• GIVEN PROBLEM: Below are entries. Reproduce exactly the lines between the line holding "record = json.load(file)" and the line holding "in imported if", inclusive, and only those.

• MATERIAL PROVIDED:
+++
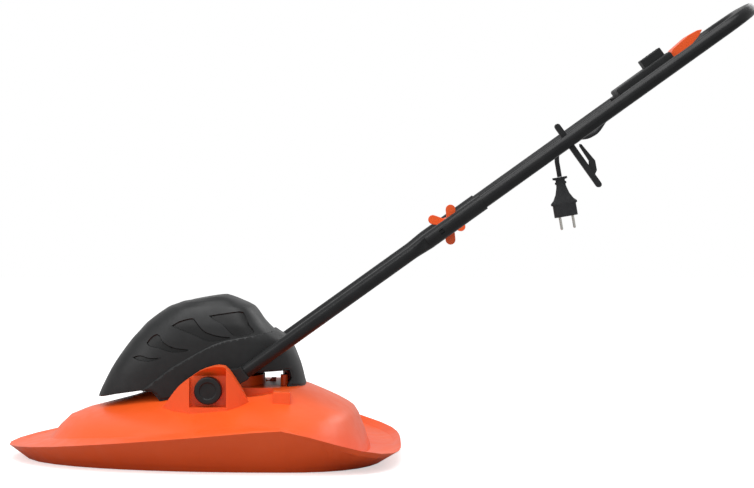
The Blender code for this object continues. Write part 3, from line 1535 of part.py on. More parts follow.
def make_button(handle):
    """The lock button with its ribbed top, standing on a stem over the switch module."""
    flange = 3 * MM
    skirt_top = BOX_TOP - BOX_WALL - GAP
    skirt_foot = skirt_top - 2 * MM
    button = box(
        "lock_button", "black",
        (BUTTON_START, -BUTTON_WIDTH / 2, skirt_foot), (BUTTON_END, BUTTON_WIDTH / 2, BUTTON_TOP),
        handle,
    )
    bevel(button, 1.5 * MM)
    join(button, box(
        "button_flange", None,
        (BUTTON_START - flange, -BUTTON_WIDTH / 2 - flange, skirt_foot),
        (BUTTON_END - 1 * MM, BUTTON_WIDTH / 2 + flange, skirt_top), handle,
    ))
    for index in range(5):
        x = BUTTON_START + (5 + 6.2 * index) * MM
        cut(button, box(
            "button_groove_%d" % index, None,
            (x, -BUTTON_WIDTH, BUTTON_TOP - 1.2 * MM), (x + 2.6 * MM, BUTTON_WIDTH, BUTTON_TOP + 5 * MM),
            handle,
        ))
    stem_foot = skirt_foot - 3 * MM
    centre = (BUTTON_START + BUTTON_END) / 2
    join(button, rod(
        "button_stem", None, 4 * MM, (centre, 0, skirt_foot + 1 * MM), (centre, 0, stem_foot),
        handle, 20,
    ))
    module_top = stem_foot - BUTTON_TRAVEL - GAP
    module = box(
        "switch_module", "fan",
        (centre - 22 * MM, -14 * MM, BOX_BOTTOM + BOX_WALL + GAP),
        (centre + 10 * MM, 14 * MM, module_top), handle, 1 * MM,
    )
    return module


# Cord and plug


CORD_BEND_AT = (634.8 * MM, -39.8 * MM)
CORD_BEND_RADIUS = 30.8 * MM
CORD_HANG = math.radians(25.8)
CORD_ROUTE = (
    # between the strain relief and the hook's peg: along the handle, across, square to it
    (690, -43.5, -23.4), (678, -46, -25.3), (666.5, -50, -23.3),
)
CORD_PEG_Y = -66.5 * MM
CORD_END = 23 * MM


def relief_point(out):
    """A point on the strain relief's axis, so far outside the switch box's end."""
    along = Vector((-math.cos(RELIEF_TILT), 0, -math.sin(RELIEF_TILT)))
    return Vector((BOX_START, RELIEF_Y, RELIEF_Z)) + along * out


def cord_route():
    """Points chosen along the cord, from the strain relief to the plug."""
    first = RELIEF_STAND + RELIEF_LENGTH + GAP
    points = [relief_point(first), relief_point(first + CORD_DIAMETER)]
    points += [Vector(point) * MM for point in CORD_ROUTE]
    start, end = 46, 180 - math.degrees(CORD_HANG)
    bend = arc(CORD_BEND_AT, CORD_BEND_RADIUS, start, end, 5)
    for k, (x, z) in enumerate(bend):
        share = min(1, (k + 1) / 3)
        points.append(Vector((x, -52 * MM + (CORD_PEG_Y + 52 * MM) * share, z)))
    down = Vector((-math.sin(CORD_HANG), 0, -math.cos(CORD_HANG)))
    points += [points[-1] + down * CORD_END / 2, points[-1] + down * CORD_END]
    return points


def cord_points():
    return smooth_path(cord_route(), 2 * CORD_DIAMETER)


def make_cord(handle):
    profile = [
        (CORD_DIAMETER / 2 + 1 * MM, 6 * MM), (CORD_DIAMETER / 2 + 1 * MM, 0),
        (RELIEF_RADIUS, 0), (RELIEF_RADIUS, -3 * MM), (RELIEF_RADIUS - 1 * MM, -3 * MM),
        (CORD_DIAMETER / 2 + 1 * MM, -RELIEF_LENGTH), (0, -RELIEF_LENGTH), (0, 6 * MM),
    ]
    relief = turned(
        "strain_relief", "rubber", profile, handle,
        relief_point(RELIEF_STAND), (0, math.pi / 2 - RELIEF_TILT, 0), steps=24,
    )
    swept("mains_cord", "rubber", cord_points(), CORD_DIAMETER / 2, handle, CORD_BEVEL_STEPS)
    return relief


def make_plug(handle):
    """A moulded two-pin plug that hangs from the end of the cord."""
    points = cord_route()
    down = (points[-1] - points[-2]).normalized()
    across = Vector((0, 1, 0))
    wide = down.cross(across).normalized()
    frame = Matrix((wide, across, -down)).transposed().to_4x4()
    frame.translation = points[-1] + down * GAP
    axis = empty("plug_axis", handle)
    axis.matrix_local = frame

    # Rings down the body: distance along it, half width and half depth
    sections = (
        (0, 11, 5.5), (3, 11, 5.5), (4, 7, 4.8), (6.5, 7, 4.8), (7.5, 8.6, 5.2),
        (10, 8.6, 5.2), (11, 7, 5), (15, 7.6, 5.6), (25, 10.5, 7.5), (33, 15, 9),
        (37.5, 19.6, 9.8), (40, 19.6, 10), (41, 17.4, 9.6), (58.5, 17.4, 9.4),
    )
    sides = 16
    bm = bmesh.new()
    rows = []
    for along, half_width, half_depth in sections:
        row = []
        for k in range(sides):
            angle = 2 * math.pi * k / sides
            c, s = math.cos(angle), math.sin(angle)
            x = math.copysign(abs(c) ** 0.55, c) * half_width * MM
            y = math.copysign(abs(s) ** 0.55, s) * half_depth * MM
            row.append(bm.verts.new((x, y, -along * MM)))
        rows.append(row)
    for first, second in zip(rows, rows[1:]):
        for i in range(sides):
            j = (i + 1) % sides
            bm.faces.new((first[i], first[j], second[j], second[i]))
    bm.faces.new(rows[0])
    bm.faces.new(rows[-1])
    body = link_mesh("plug_body", mesh_of(bm, "plug_body"), "rubber", axis)
    face = -sections[-1][0] * MM
    for name, facing in (("a", -1), ("b", 1)):
        x = facing * PLUG_PIN_SPACING / 2
        seat = 8 * MM
        cut(body, rod(
            "pin_seat_" + name, None, PLUG_PIN_RADIUS + GAP,
            (x, 0, face - 2 * MM), (x, 0, face + seat), axis, 20,
        ))
        turned(
            "plug_pin_" + name, "zinc",
            [
                (PLUG_PIN_RADIUS, face + seat - GAP), (PLUG_PIN_RADIUS, face - PLUG_PIN_LENGTH + 1.2 * MM),
                (0.9 * MM, face - PLUG_PIN_LENGTH), (0, face - PLUG_PIN_LENGTH), (0, face + seat - GAP),
            ],
            axis, (x, 0, 0), steps=20,
        )


def make_cover_screws(frame):
    for name, (x, y) in cover_fixings():
        seat = POST_FOOT_Z - GAP
        screw("cover_screw_" + name, frame, (x, y, seat), (0, 0, 1), 32 * MM)


# Whole mower


def main():
    rear_x = (
        PIVOT_X
        + BAR_AT * math.cos(HANDLE_ANGLE)
        + TUBE_DROP * math.sin(HANDLE_ANGLE)
        + TUBE_RADIUS
    )
    frame = empty("mower_origin", None, (-(HOOD_FRONT + rear_x) / 2, 0, 0))
    make_hood(frame)
    make_cover(frame)
    make_cover_screws(frame)
    shaft_top = make_motor(frame)
    make_rotor(frame, shaft_top)
    make_pivot_pins(frame)
    handle = empty("handle_pivot", frame, (PIVOT_X, 0, PIVOT_Z), (0, -HANDLE_ANGLE, 0))
    for side, facing in (("left", -1), ("right", 1)):
        make_arm(side, facing, handle)
    make_upper_handle(handle)
    for side, facing in (("left", -1), ("right", 1)):
        make_wing_knob(side, facing, handle)
    make_cord_hook(handle)
    make_switch_box(handle)
    make_lever(handle)
    make_button(handle)
    make_cord(handle)
    make_plug(handle)
    bpy.context.view_layer.update()


main()
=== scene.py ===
"""Looks of the hover mower: camera, light, floor, finishes and smooth-shaded pieces.

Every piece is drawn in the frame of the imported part, in metres. The motor cover's outlines are
in millimetres, with x from the hood's centre.
"""

import json
import math

import bmesh
import bpy
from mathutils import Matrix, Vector
from mathutils.bvhtree import BVHTree


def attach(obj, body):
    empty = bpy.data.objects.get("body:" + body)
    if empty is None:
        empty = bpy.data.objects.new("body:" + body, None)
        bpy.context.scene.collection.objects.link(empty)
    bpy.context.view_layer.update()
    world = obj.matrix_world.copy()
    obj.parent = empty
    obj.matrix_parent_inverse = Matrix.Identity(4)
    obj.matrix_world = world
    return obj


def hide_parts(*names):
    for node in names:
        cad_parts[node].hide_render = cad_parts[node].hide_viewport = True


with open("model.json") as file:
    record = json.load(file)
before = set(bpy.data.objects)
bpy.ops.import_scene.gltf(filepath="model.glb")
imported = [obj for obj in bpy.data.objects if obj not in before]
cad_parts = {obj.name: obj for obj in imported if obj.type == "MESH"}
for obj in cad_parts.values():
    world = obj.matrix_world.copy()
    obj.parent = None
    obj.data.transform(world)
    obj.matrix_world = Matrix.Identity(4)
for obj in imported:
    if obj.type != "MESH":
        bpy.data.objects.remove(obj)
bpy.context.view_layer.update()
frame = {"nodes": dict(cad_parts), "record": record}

MM = 0.001
BODY_OF = {
    node: body
    for body, nodes in frame["record"]["behaviour"]["bodies"].items()
    for node in nodes
}
SLOT_OF = {part["node"]: part["material_slot"] for part in frame["record"]["subparts"]}

# Camera, found from the photograph's near and far tubes and its plug
IMAGE_WIDTH = 754
FOCAL_PIXELS = 1855
CAMERA_AT = (-4 * MM, -2800 * MM, 393 * MM)
CAMERA_PITCH = math.radians(-1.5)
SENSOR_WIDTH = 36
FARTHEST = 50

# Floor: its size and place, its tone to the camera, the light it sends back, and its own glow
FLOOR_HALF_SIDE = 6
FLOOR_Z = -0.3 * MM
FLOOR_WHITE = (0.8, 0.8, 0.8)
FLOOR_BOUNCE = (0.42, 0.42, 0.42)
FLOOR_GLOW = 0.55

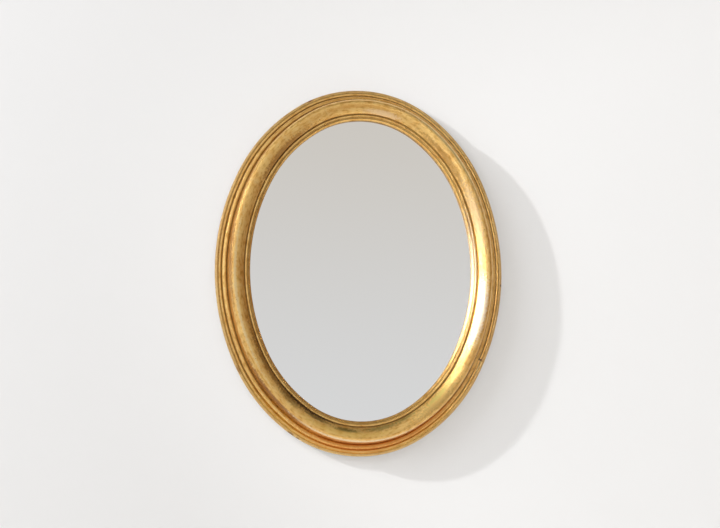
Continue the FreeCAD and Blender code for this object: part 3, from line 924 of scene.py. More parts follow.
@dataclass(frozen=True)
class BareWood:
    """Limewood, planed and left raw, gone brown with age: matt, close-grained, with short pores.

    The grain runs along the board, upright in the side segments and level in the others.
    """

    upright: bool
    pale: str = "#C9A26C"
    dark: str = "#9C7141"
    grime: str = "#5F4329"
    ring_width: float = 3.4
    pore_width: float = 0.7
    smear_size: float = 34.0
    stretch: float = 14.0
    relief: float = 0.08

    def material(self) -> bpy.types.Material:
        """Builds the material on object coordinates.

        Returns:
            The material.
        """
        material, tree = new_material("raw_limewood_" + ("upright" if self.upright else "level"))
        place = add(tree, "TexCoord", give="Object")
        along = (1.0, 1.0, 1 / self.stretch) if self.upright else (1 / self.stretch, 1.0, 1.0)
        board = add(tree, "Mapping", place, named={"Scale": along})
        rings = add(tree, "TexNoise", board, 1 / (self.ring_width * MM), 3.0,
                    named={"Distortion": 0.4})
        pores = add(tree, "TexNoise", board, 1 / (self.pore_width * MM), 2.0)
        smear = add(tree, "TexNoise", place, 1 / (self.smear_size * MM), 5.0)
        colour = layered(
            tree, linear(self.pale),
            (add(tree, "MapRange", rings, 0.35, 0.65, **SMOOTH), self.dark),
            (add(tree, "MapRange", pores, 0.62, 0.72, 0.0, 0.6, **SMOOTH), self.grime),
            (add(tree, "MapRange", smear, 0.5, 0.72, 0.0, 0.55, **SMOOTH), self.grime))
        rough = add(tree, "MapRange", smear, 0.4, 0.7, 0.62, 0.74, **SMOOTH)
        height = add(tree, "Math", pores, 0.5, rings, operation="MULTIPLY_ADD")
        surface(tree, {"Base Color": colour, "Roughness": rough}, height, self.relief)
        return material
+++
• ANSWER IN FULL:
    record = json.load(file)
before = set(bpy.data.objects)
bpy.ops.import_scene.gltf(filepath="model.glb")
imported = [obj for obj in bpy.data.objects if obj not in before]
cad_parts = {obj.name: obj for obj in imported if obj.type == "MESH"}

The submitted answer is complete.